[WHAT TO WORK ON]:
Copy out all of the material, matching it word for word.

[SUPPLIED INFORMATION]:
--- --- ---

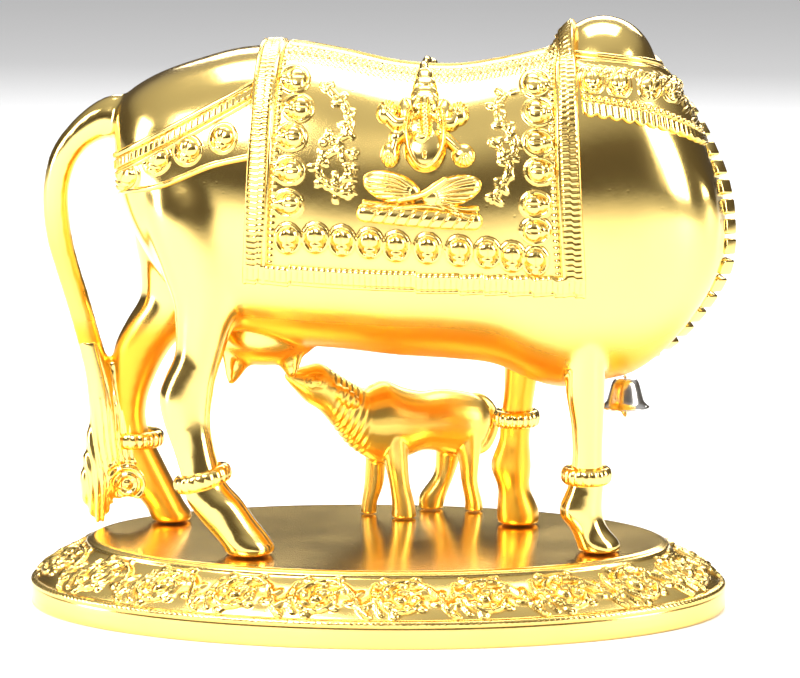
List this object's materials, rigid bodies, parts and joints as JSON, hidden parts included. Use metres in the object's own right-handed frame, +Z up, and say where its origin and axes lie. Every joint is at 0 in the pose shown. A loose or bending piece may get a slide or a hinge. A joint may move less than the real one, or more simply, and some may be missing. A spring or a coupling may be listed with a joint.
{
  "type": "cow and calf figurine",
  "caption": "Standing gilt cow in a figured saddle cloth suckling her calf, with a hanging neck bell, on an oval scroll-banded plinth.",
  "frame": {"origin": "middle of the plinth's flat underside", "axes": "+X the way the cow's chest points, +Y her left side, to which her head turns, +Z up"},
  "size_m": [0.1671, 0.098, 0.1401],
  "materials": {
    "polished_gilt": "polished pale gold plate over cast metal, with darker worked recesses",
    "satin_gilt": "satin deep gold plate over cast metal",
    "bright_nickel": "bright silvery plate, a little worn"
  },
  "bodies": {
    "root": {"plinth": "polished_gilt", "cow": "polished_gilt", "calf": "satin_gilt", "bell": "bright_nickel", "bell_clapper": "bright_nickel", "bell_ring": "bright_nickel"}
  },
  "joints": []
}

--- --- ---

[FINAL RESULT]:
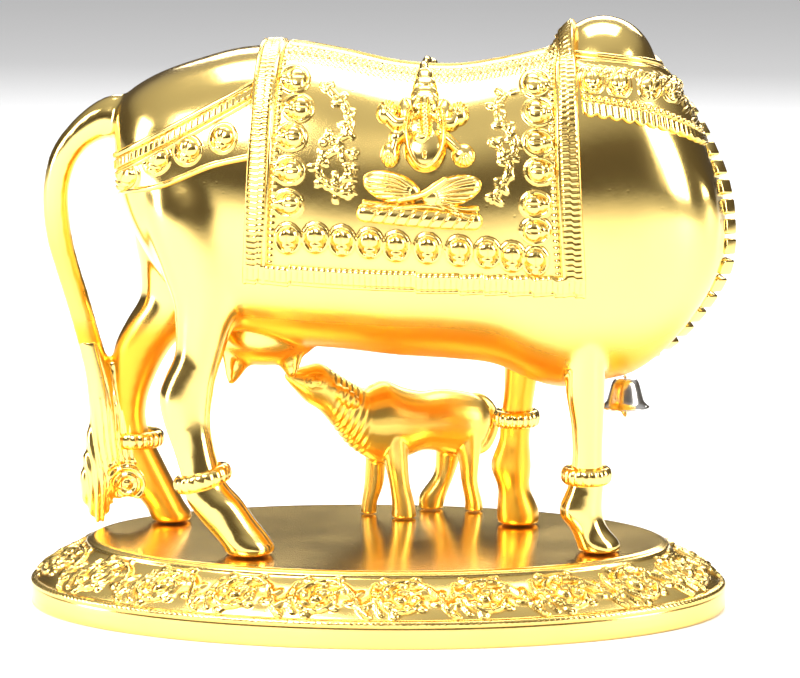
List this object's materials, rigid bodies, parts and joints as JSON, hidden parts included. Use metres in the object's own right-handed frame, +Z up, and say where its origin and axes lie. Every joint is at 0 in the pose shown. A loose or bending piece may get a slide or a hinge. A joint may move less than the real one, or more simply, and some may be missing. A spring or a coupling may be listed with a joint.
{
  "type": "cow and calf figurine",
  "caption": "Standing gilt cow in a figured saddle cloth suckling her calf, with a hanging neck bell, on an oval scroll-banded plinth.",
  "frame": {"origin": "middle of the plinth's flat underside", "axes": "+X the way the cow's chest points, +Y her left side, to which her head turns, +Z up"},
  "size_m": [0.1671, 0.098, 0.1401],
  "materials": {
    "polished_gilt": "polished pale gold plate over cast metal, with darker worked recesses",
    "satin_gilt": "satin deep gold plate over cast metal",
    "bright_nickel": "bright silvery plate, a little worn"
  },
  "bodies": {
    "root": {"plinth": "polished_gilt", "cow": "polished_gilt", "calf": "satin_gilt", "bell": "bright_nickel", "bell_clapper": "bright_nickel", "bell_ring": "bright_nickel"}
  },
  "joints": []
}